┌────────
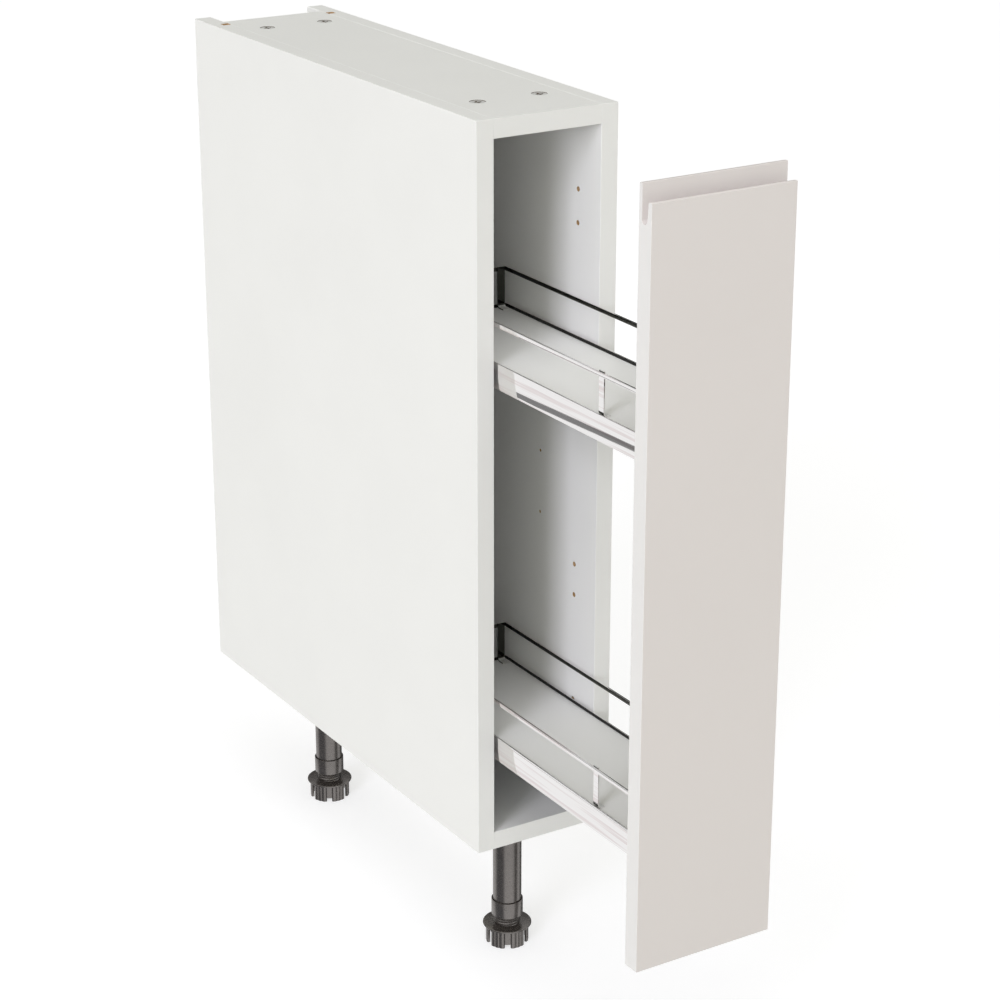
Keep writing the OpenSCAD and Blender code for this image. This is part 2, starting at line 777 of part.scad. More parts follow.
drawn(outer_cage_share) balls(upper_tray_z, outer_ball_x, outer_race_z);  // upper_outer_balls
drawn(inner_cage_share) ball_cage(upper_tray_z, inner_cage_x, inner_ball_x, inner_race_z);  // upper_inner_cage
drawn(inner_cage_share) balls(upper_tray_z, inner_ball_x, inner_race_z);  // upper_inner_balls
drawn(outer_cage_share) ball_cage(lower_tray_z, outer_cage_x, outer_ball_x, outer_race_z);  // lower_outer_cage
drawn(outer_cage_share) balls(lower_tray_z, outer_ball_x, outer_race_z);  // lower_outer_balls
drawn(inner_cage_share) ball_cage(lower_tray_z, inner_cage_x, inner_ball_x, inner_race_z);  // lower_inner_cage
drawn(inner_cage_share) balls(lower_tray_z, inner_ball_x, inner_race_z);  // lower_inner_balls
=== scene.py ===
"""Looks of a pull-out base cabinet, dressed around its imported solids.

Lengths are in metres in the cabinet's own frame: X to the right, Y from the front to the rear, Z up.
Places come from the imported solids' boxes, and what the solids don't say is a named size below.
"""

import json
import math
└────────
## Exercise prompt
Make an exact copy of the material above.

## Task result
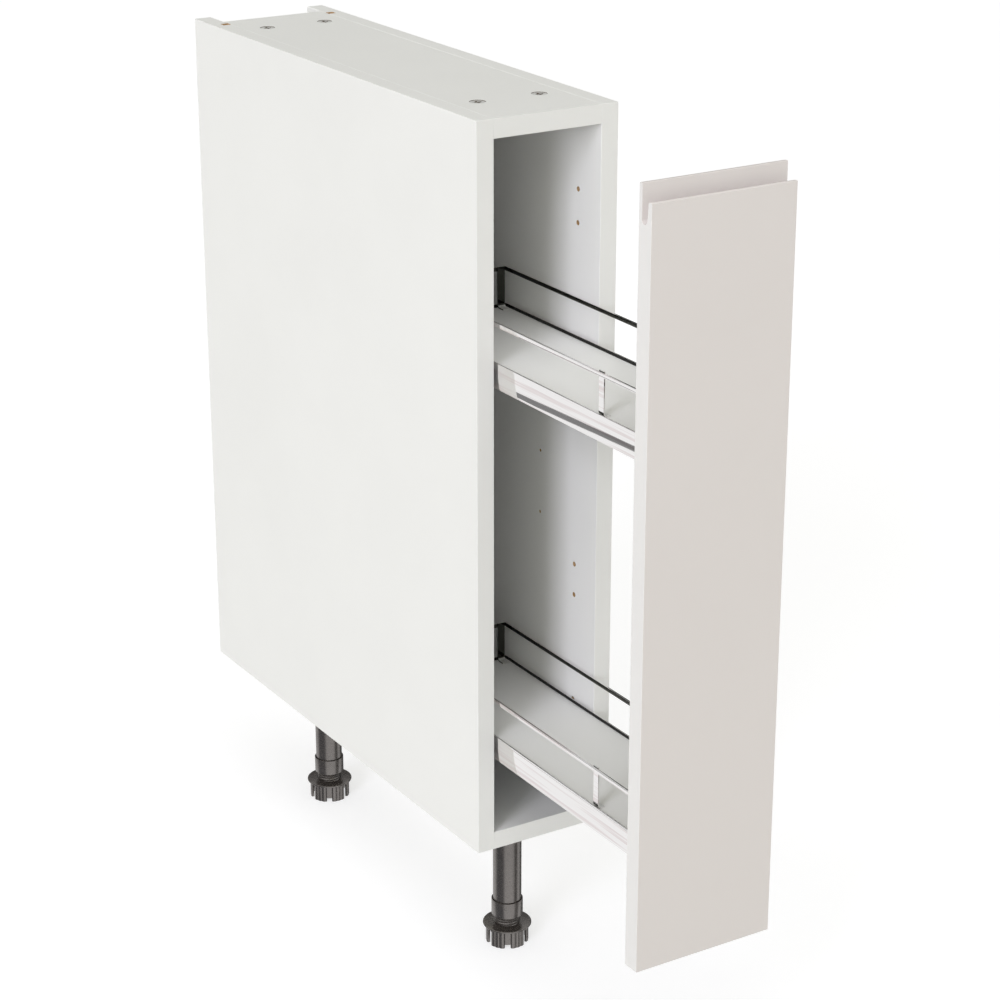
Keep writing the OpenSCAD and Blender code for this image. This is part 2, starting at line 777 of part.scad. More parts follow.
drawn(outer_cage_share) balls(upper_tray_z, outer_ball_x, outer_race_z);  // upper_outer_balls
drawn(inner_cage_share) ball_cage(upper_tray_z, inner_cage_x, inner_ball_x, inner_race_z);  // upper_inner_cage
drawn(inner_cage_share) balls(upper_tray_z, inner_ball_x, inner_race_z);  // upper_inner_balls
drawn(outer_cage_share) ball_cage(lower_tray_z, outer_cage_x, outer_ball_x, outer_race_z);  // lower_outer_cage
drawn(outer_cage_share) balls(lower_tray_z, outer_ball_x, outer_race_z);  // lower_outer_balls
drawn(inner_cage_share) ball_cage(lower_tray_z, inner_cage_x, inner_ball_x, inner_race_z);  // lower_inner_cage
drawn(inner_cage_share) balls(lower_tray_z, inner_ball_x, inner_race_z);  // lower_inner_balls
=== scene.py ===
"""Looks of a pull-out base cabinet, dressed around its imported solids.

Lengths are in metres in the cabinet's own frame: X to the right, Y from the front to the rear, Z up.
Places come from the imported solids' boxes, and what the solids don't say is a named size below.
"""

import json
import math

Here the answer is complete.